Порою успех зависит от своего рода «напевности», и это качество тоже не имеет ничего общего с художественной ценностью (или представляет собой признак элементарного артистизма, который может проявляться и в величайшем произведении, и в ремесленной поделке). Верди — напевен, и то же можно сказать о песенке из мультфильма про Дональда Дака; истории про Ниро Вульфа столь же напевны, как и телесериал про лейтенанта Коломбо. При этом, похоже, самым напевным по-прежнему остается Петрарка. Одно из величайших сокровищ в мировой литературе — «Сильвия» Нерваля — тоже кажется напевной, но в действительности ее гармоническая структура столь сложна, что ее можно только перечитывать, не пытаясь теоретизировать[206]. Вивальди — напевен, Дебюсси — нет.

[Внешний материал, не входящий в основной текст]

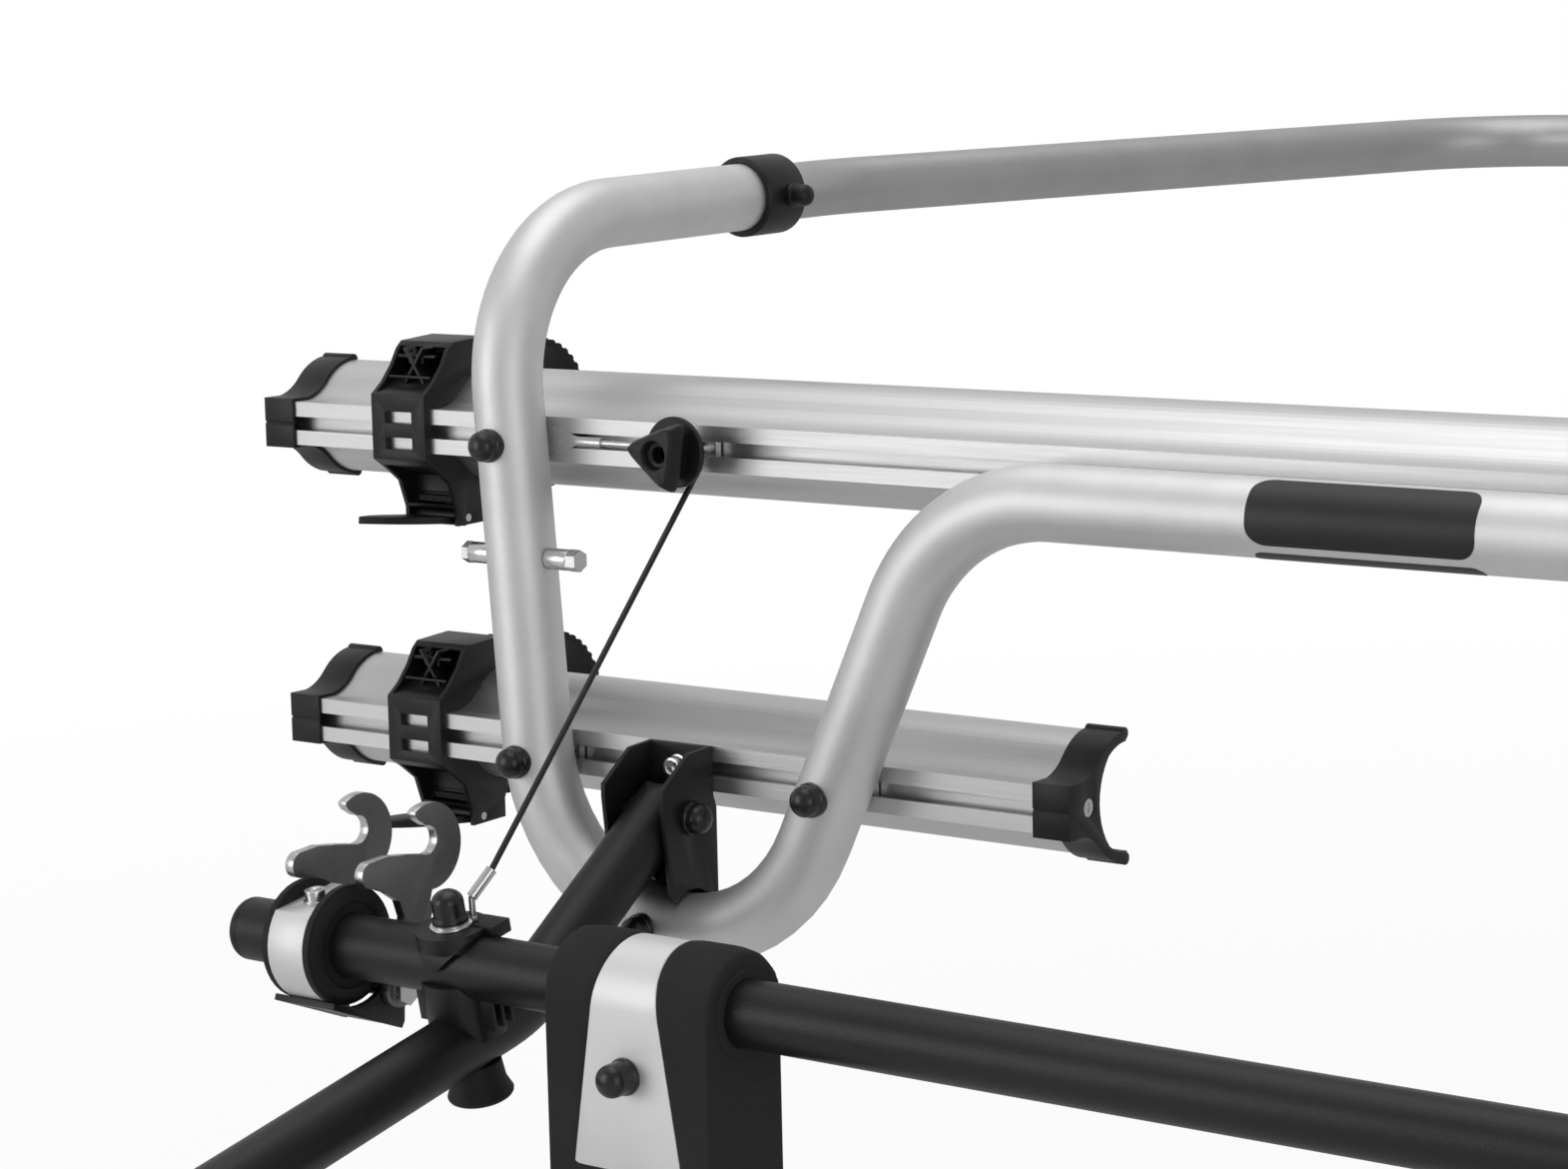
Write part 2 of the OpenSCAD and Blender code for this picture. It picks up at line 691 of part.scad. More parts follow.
// Claw outline about its pivot: round head with an open slot, a front lobe and a stem
module claw_outline() {
  difference() {
    union() {
      circle(r = claw_pivot_r);
      translate(claw_head) circle(r = claw_head_r, $fn = fine);
      translate([-17.5, 57.2]) circle(r = 6.2);
      polygon([[24, 60], [6, 62.5], [-6, 64.2], [-17, 63.4], [-22, 53], [-16, 50.8], [-7, 47], [1, 41.5], [4, 33],
               [-4, 12], [-9, 0], [9, 0], [21, 27], [24, 34], [22, 38], [24, 44]]);
    }
    translate(claw_slot) circle(r = claw_slot_r);
    polygon([[21, 67 + claw_slot_r], [15.5, 77.5], [13.5, 80], [14, 88], [-8, 84], [-12, 64.9], [-6, 64.3],
             [6, 62.6], [21, 67 - claw_slot_r]]);
    circle(r = sleeve_r);
  }
}

module latch_claws() {
  for (x = [-claw_inner - claw_t, claw_inner])
    at_pivot(x) along_x(0, claw_t) claw_outline();
}

module left_latch_claws() color([0.35, 0.35, 0.36]) from_pins() latch_claws();
module right_latch_claws() color([0.35, 0.35, 0.36]) from_pins() mirrored() latch_claws();

// Tray frame

function frame_half() = [
  [end_run_x(end_run), end_run, end_run_z(end_run)],
  [leg_x(top_corner_up), 0, top_corner_up],
  [leg_x(foot_z), 0, foot_z],
  [diagonal_x(middle_run_up), 0, middle_run_up]
];
function flip(points) = [for (i = [len(points) - 1 : -1 : 0]) [-points[i][0], points[i][1], points[i][2]]];

// Axis of the bend at the left leg's foot
foot_turn = 180 - leg_splay - diagonal_lean;
foot_in = unit([sin(diagonal_lean) - sin(leg_splay), cos(diagonal_lean) + cos(leg_splay)]);
foot_centre = [leg_x(foot_z), foot_z] + frame_bend_r / cos(foot_turn / 2) * foot_in;
function foot_axis_z(x) = foot_centre[1] - sqrt(frame_bend_r ^ 2 - (x - foot_centre[0]) ^ 2);
foot_bolt = [-arm_half_span, foot_axis_z(-arm_half_span)];

// Places of the bolts that hold the rails to the frame tube on the left, as [x, z]
rail_bolts = [
  [leg_x(upper_rail_up), upper_rail_up],
  [leg_x(-lower_rail_drop), -lower_rail_drop],
  [diagonal_x(-lower_rail_drop), -lower_rail_drop]
];

module frame_tube() color([0.72, 0.72, 0.73]) from_pins() difference() {
  bent_tube(concat(frame_half(), flip(frame_half())),
            [0, top_bend_r, frame_bend_r, frame_bend_r, frame_bend_r, frame_bend_r, top_bend_r, 0],
            frame_od / 2, frame_od / 2 - frame_wall);
  both_sides() {
    for (b = concat(rail_bolts, [foot_bolt])) bar_y([b[0], 0, b[1]], bolt_hole_r, 2 * frame_od);
    bar_x([leg_x(0), 0, 0], pin_r + fit_gap, 2 * frame_od);
  }
}

function hoop_half() = [
  [end_run_x(end_run - hoop_grip), end_run - hoop_grip, end_run_z(end_run - hoop_grip)],
  [end_run_x(hoop_knee_back), hoop_knee_back, end_run_z(hoop_knee_back)],
  [-hoop_bar_half, hoop_reach, end_run_z(hoop_reach)]
];
hoop_r = frame_od / 2 - frame_wall - hoop_play;

module hoop_tube() color([0.72, 0.72, 0.73]) from_pins()
  bent_tube(concat(hoop_half(), flip(hoop_half())),
            [0, hoop_knee_r, hoop_corner_r, hoop_corner_r, hoop_knee_r, 0], hoop_r, hoop_r - bar_wall);

module at_collar() {
  y = end_run + collar_over;
  translate([end_run_x(y), y, end_run_z(y)]) rotate([-90 + hoop_rise, 0, -end_toe]) children();
}

// Collar stepped inside: half over the frame tube, half over the hoop
module hoop_collars() color([0.06, 0.06, 0.06]) from_pins() both_sides() at_collar() difference() {
  r = frame_od / 2 + collar_wall;
  translate([0, 0, -2 * collar_over]) rotate_extrude($fn = fine) difference() {
    polygon([[hoop_r + fit_gap, 0], [r - 1, 0], [r, 1], [r, collar_len - 1], [r - 1, collar_len],
             [hoop_r + fit_gap, collar_len]]);
    translate([0, -1]) square([frame_od / 2 + fit_gap, collar_over + 1 + eps]);
  }
  rotate([0, 90, 0]) cylinder(r = pin_r + fit_gap, h = 2 * frame_od);
}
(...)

Много лет назад, пытаясь объяснить, почему фильм «Касабланка» сделался объектом культа, я выдвинул гипотезу, согласно которой необходимым условием успеха и культовости является «клочковатость» произведения. «Касабланка» соткана из фрагментов, из обрывков, в нее помещены все возможные клише, и «на выходе» получился фильм — справочник киномана. Поэтому он может быть использован, если так можно выразиться, «небольшими кусочками», каждый из которых становится цитатой, архетипом. Но помимо собственно «клочковатости» существует также «потенциальная клочковатость». В своем примечательном эссе Элиот осмеливался предположить — не в этом ли кроется возможная причина успеха «Гамлета», наименее совершенной и выстроенной шекспировской трагедии, в которой оказались не до конца перемешаны различные источники и которая стала прекрасной, потому что она любима, а не любимой, потому что она прекрасна. «Божественная комедия» никоим образом не клочковата, но со временем обрела «потенциальную клочковатость» — до такой степени, что ее поклонники даже стали составлять «дантовские головоломки», используя отдельные перемешанные строки.